▶ WHAT YOU NEED TO DO: Copy out each line in the material below that has the word "scene".

▶ ITEMS:
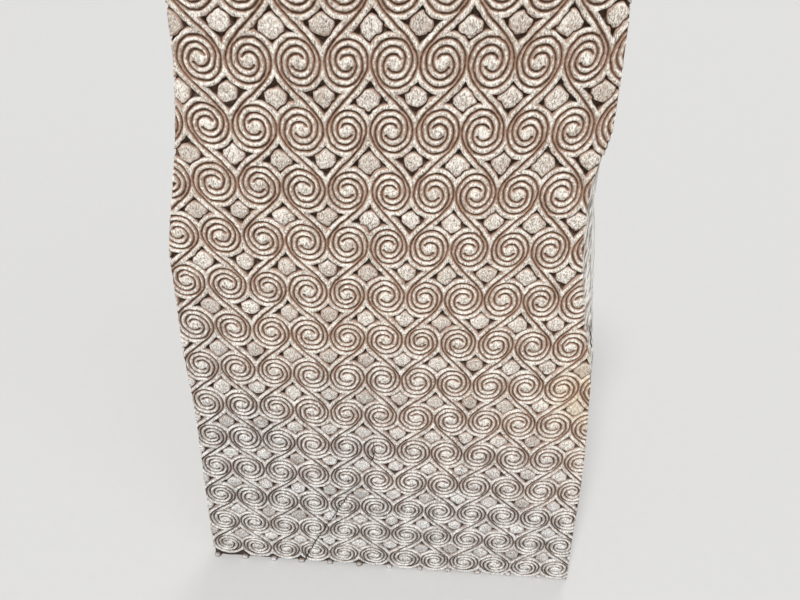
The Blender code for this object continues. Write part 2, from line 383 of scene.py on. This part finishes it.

...

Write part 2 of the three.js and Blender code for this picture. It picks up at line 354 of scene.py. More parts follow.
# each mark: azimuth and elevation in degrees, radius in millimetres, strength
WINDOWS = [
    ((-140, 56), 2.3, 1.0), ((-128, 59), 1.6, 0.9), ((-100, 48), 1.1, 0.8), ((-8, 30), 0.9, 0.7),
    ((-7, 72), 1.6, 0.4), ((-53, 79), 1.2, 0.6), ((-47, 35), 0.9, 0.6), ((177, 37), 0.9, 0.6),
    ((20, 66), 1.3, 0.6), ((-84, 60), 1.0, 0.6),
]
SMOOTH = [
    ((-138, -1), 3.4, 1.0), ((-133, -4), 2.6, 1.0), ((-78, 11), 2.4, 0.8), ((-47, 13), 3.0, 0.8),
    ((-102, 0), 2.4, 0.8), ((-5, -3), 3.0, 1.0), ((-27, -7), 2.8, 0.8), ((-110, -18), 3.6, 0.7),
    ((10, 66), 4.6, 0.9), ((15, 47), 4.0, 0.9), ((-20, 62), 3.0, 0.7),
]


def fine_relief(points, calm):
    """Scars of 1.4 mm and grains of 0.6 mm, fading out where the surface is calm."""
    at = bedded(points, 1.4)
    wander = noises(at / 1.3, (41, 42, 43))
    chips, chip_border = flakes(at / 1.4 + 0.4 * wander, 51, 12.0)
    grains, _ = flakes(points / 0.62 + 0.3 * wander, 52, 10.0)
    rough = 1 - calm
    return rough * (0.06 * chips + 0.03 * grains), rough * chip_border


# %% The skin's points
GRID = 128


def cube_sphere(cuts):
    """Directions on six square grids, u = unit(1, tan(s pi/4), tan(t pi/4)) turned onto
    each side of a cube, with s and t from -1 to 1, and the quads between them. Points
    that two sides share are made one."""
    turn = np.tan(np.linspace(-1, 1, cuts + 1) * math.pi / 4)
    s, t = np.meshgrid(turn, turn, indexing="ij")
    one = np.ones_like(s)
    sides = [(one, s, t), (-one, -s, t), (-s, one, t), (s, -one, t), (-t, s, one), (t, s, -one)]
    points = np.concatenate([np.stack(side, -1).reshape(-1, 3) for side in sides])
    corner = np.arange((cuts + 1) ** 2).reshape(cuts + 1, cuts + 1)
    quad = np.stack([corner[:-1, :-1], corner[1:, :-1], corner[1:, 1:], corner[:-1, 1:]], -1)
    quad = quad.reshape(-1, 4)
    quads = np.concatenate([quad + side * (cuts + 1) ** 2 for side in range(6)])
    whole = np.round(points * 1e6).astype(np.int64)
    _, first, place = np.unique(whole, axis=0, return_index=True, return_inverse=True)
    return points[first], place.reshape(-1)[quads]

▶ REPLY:
The Blender code for this object continues. Write part 2, from line 383 of scene.py on. This part finishes it.
Write part 2 of the three.js and Blender code for this picture. It picks up at line 354 of scene.py. More parts follow.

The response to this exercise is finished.